- _What to do_
Give back, exactly as it appears, the run of lines opening with the one containing "place * gate_clip()" and closing with the one containing "points = [vertex.co". Nothing outside that run should appear.

- _Source excerpt_
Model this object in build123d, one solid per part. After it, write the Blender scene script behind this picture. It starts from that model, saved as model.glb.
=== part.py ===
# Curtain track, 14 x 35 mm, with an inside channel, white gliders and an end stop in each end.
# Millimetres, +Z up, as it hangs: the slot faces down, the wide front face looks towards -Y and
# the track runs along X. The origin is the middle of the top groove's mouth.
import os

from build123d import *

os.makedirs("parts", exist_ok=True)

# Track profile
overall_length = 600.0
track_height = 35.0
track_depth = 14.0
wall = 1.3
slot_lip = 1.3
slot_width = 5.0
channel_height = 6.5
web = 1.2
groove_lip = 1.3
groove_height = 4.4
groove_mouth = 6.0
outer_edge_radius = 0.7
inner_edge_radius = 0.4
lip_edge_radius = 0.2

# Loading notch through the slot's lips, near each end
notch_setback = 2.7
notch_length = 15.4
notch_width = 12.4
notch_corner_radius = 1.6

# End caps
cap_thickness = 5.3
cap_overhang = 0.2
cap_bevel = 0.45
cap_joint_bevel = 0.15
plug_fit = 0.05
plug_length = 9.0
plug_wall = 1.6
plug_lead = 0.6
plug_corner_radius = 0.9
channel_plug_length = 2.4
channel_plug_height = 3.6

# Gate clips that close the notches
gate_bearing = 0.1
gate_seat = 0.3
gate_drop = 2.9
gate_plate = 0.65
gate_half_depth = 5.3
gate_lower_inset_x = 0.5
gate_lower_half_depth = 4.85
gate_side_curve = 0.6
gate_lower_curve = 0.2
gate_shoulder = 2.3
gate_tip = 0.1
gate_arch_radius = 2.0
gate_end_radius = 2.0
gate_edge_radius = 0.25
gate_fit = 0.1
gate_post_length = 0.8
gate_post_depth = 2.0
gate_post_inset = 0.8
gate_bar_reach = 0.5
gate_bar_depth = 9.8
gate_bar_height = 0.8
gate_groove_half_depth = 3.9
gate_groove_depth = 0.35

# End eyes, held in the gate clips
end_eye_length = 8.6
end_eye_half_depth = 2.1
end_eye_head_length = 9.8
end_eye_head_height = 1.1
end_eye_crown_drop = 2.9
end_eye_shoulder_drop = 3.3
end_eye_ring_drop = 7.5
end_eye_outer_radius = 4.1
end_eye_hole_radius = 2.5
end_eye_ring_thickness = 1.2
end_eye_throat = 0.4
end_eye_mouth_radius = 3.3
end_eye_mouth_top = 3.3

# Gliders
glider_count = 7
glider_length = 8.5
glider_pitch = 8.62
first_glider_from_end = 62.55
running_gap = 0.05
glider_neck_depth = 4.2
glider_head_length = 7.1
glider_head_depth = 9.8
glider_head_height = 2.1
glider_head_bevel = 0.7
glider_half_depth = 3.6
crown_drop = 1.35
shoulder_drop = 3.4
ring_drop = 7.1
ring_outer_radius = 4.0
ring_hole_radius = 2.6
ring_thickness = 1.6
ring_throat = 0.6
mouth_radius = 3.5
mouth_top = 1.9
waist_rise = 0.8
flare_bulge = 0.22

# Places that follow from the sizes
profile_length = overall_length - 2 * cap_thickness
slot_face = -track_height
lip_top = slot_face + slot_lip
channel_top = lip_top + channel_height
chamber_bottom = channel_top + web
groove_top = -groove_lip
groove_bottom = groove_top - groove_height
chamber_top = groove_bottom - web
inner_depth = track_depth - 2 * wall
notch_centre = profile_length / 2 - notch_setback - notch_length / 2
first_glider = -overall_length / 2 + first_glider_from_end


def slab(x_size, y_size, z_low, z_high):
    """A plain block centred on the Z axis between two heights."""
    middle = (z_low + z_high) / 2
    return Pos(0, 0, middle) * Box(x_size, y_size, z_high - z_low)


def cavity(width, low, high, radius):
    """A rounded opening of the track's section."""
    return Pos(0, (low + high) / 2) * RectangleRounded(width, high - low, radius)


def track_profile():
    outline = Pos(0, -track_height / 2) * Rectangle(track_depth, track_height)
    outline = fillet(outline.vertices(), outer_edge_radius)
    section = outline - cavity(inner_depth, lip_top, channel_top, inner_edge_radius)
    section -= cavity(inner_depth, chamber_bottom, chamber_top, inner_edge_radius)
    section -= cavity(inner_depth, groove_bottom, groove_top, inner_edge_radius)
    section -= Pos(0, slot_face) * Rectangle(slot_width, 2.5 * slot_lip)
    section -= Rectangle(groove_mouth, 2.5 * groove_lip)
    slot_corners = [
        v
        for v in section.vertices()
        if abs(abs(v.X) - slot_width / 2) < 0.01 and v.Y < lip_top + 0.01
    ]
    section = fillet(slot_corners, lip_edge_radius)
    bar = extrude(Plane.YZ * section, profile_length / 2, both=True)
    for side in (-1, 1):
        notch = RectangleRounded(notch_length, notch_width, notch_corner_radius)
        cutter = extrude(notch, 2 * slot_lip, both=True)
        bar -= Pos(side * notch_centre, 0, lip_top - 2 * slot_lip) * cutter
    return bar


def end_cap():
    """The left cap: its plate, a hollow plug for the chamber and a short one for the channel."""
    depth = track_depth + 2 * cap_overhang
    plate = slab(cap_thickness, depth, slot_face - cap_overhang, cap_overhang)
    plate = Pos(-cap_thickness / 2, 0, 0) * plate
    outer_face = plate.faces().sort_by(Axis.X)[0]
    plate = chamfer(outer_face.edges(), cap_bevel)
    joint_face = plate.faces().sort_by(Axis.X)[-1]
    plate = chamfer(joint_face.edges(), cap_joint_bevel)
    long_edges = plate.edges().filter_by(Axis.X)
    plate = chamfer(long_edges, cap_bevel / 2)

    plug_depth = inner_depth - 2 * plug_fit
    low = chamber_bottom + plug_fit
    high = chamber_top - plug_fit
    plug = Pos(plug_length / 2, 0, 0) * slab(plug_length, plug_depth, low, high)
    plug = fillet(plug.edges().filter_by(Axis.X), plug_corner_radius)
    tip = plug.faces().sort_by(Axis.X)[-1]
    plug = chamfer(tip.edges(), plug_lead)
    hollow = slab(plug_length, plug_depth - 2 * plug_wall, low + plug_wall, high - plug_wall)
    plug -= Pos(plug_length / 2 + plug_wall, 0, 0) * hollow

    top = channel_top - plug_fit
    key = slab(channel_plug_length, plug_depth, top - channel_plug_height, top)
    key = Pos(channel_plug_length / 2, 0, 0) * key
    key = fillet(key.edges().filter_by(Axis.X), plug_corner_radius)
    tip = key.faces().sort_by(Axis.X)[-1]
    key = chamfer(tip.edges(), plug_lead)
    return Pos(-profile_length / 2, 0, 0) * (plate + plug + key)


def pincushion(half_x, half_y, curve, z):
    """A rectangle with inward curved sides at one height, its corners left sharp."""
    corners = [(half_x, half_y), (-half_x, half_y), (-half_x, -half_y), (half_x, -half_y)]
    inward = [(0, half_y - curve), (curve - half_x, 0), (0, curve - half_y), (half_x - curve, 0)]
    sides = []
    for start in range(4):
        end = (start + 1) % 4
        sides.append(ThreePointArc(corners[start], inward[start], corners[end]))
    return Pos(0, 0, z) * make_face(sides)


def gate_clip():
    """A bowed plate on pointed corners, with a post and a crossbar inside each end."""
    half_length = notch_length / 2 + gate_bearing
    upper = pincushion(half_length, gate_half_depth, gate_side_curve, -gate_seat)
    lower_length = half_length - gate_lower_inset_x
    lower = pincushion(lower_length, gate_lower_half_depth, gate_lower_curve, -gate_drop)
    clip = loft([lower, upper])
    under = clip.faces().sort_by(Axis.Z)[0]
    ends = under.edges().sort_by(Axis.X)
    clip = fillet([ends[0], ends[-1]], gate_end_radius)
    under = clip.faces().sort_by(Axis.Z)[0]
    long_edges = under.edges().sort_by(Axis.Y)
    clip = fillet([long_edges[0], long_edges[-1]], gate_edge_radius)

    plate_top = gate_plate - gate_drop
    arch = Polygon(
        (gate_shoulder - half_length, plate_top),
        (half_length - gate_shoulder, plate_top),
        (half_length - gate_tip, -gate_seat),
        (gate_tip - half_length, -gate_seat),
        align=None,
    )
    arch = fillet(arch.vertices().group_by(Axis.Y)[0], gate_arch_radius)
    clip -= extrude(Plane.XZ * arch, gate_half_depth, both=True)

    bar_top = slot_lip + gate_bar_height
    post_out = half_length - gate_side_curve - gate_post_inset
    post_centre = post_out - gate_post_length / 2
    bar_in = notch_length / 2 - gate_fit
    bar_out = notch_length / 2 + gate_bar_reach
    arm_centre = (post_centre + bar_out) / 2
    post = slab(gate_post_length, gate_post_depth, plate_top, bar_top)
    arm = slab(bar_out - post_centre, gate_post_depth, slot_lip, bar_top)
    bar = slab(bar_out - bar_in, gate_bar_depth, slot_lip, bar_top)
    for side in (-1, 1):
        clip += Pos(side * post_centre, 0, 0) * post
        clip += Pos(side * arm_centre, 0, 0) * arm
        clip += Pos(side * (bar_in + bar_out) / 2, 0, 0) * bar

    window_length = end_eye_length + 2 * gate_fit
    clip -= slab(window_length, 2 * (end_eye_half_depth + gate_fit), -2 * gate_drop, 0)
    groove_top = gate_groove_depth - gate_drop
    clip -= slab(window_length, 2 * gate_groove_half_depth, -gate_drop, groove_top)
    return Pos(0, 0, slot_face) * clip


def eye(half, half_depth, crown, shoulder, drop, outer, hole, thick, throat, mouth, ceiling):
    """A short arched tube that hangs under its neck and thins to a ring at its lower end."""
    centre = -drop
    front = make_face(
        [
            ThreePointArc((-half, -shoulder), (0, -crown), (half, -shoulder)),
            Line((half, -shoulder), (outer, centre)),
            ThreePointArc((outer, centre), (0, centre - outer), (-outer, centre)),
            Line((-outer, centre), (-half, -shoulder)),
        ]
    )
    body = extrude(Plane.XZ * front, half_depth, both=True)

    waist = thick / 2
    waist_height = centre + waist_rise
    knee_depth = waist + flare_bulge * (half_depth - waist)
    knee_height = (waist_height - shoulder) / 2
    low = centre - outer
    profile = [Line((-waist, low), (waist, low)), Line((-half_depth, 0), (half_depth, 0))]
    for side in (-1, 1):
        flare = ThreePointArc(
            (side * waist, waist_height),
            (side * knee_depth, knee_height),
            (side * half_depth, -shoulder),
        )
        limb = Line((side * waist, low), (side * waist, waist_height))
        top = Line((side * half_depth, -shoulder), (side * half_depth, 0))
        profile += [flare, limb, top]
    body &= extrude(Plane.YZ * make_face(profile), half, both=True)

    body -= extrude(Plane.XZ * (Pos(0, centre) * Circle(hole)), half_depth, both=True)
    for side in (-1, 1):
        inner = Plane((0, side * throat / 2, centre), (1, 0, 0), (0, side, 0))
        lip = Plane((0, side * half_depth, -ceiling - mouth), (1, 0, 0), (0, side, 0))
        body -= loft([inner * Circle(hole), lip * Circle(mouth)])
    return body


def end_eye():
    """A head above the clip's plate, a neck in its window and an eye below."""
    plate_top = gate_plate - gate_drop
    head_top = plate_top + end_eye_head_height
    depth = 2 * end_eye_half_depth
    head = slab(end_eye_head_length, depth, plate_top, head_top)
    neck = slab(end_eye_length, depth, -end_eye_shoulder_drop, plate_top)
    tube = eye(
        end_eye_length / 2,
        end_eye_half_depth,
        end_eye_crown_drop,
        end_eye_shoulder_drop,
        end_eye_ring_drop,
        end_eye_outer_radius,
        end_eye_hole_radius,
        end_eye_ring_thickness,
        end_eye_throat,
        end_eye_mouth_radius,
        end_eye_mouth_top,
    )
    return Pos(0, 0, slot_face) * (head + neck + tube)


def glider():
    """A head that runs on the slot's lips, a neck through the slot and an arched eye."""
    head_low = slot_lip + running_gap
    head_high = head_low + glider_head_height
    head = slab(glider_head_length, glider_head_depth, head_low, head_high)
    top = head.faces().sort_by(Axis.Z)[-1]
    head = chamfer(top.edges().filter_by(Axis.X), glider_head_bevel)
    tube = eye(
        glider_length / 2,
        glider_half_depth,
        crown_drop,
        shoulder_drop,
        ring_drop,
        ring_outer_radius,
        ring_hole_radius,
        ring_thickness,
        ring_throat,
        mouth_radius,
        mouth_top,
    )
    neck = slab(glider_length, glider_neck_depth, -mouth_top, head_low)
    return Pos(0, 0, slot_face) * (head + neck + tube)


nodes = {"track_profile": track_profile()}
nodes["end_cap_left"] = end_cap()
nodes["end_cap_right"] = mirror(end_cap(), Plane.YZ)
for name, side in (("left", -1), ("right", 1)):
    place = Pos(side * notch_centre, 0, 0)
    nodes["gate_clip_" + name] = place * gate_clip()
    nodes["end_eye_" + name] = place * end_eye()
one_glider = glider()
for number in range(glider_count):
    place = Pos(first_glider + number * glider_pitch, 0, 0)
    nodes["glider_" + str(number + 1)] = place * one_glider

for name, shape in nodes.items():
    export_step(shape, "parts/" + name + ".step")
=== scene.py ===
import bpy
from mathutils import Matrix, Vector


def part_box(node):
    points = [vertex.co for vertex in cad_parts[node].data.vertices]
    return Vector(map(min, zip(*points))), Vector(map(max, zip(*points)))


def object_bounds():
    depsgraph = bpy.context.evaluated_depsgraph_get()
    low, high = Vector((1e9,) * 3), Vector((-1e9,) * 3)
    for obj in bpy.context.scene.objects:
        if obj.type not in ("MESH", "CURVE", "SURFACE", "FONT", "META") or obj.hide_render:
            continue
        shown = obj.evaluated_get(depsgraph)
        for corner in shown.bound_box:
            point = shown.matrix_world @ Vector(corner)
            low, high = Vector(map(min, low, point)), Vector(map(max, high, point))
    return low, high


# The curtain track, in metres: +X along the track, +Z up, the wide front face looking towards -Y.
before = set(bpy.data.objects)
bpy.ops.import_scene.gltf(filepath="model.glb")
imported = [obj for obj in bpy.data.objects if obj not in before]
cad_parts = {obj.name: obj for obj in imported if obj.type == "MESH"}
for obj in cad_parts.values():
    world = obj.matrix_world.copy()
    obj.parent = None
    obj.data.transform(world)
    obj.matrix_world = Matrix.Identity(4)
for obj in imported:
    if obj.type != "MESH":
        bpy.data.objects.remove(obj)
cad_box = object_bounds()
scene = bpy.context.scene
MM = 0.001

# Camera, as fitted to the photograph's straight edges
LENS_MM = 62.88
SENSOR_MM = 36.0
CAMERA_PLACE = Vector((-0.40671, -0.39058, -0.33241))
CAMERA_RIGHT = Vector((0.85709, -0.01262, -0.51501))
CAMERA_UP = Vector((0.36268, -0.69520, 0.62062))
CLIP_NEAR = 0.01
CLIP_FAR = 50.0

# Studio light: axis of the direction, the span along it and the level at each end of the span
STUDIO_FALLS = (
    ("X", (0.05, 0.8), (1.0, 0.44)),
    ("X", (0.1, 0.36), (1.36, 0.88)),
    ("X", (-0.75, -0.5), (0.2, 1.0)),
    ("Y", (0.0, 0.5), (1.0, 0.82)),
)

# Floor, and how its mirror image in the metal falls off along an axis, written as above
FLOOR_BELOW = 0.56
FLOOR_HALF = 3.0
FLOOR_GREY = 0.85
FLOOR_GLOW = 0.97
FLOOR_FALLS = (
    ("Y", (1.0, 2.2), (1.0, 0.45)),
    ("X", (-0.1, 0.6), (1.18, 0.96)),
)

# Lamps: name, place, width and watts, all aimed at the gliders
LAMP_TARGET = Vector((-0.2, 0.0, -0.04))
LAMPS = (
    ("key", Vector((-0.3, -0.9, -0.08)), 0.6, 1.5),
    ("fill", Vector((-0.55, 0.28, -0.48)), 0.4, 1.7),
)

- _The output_
    nodes["gate_clip_" + name] = place * gate_clip()
    nodes["end_eye_" + name] = place * end_eye()
one_glider = glider()
for number in range(glider_count):
    place = Pos(first_glider + number * glider_pitch, 0, 0)
    nodes["glider_" + str(number + 1)] = place * one_glider

for name, shape in nodes.items():
    export_step(shape, "parts/" + name + ".step")
=== scene.py ===
import bpy
from mathutils import Matrix, Vector


def part_box(node):
    points = [vertex.co for vertex in cad_parts[node].data.vertices]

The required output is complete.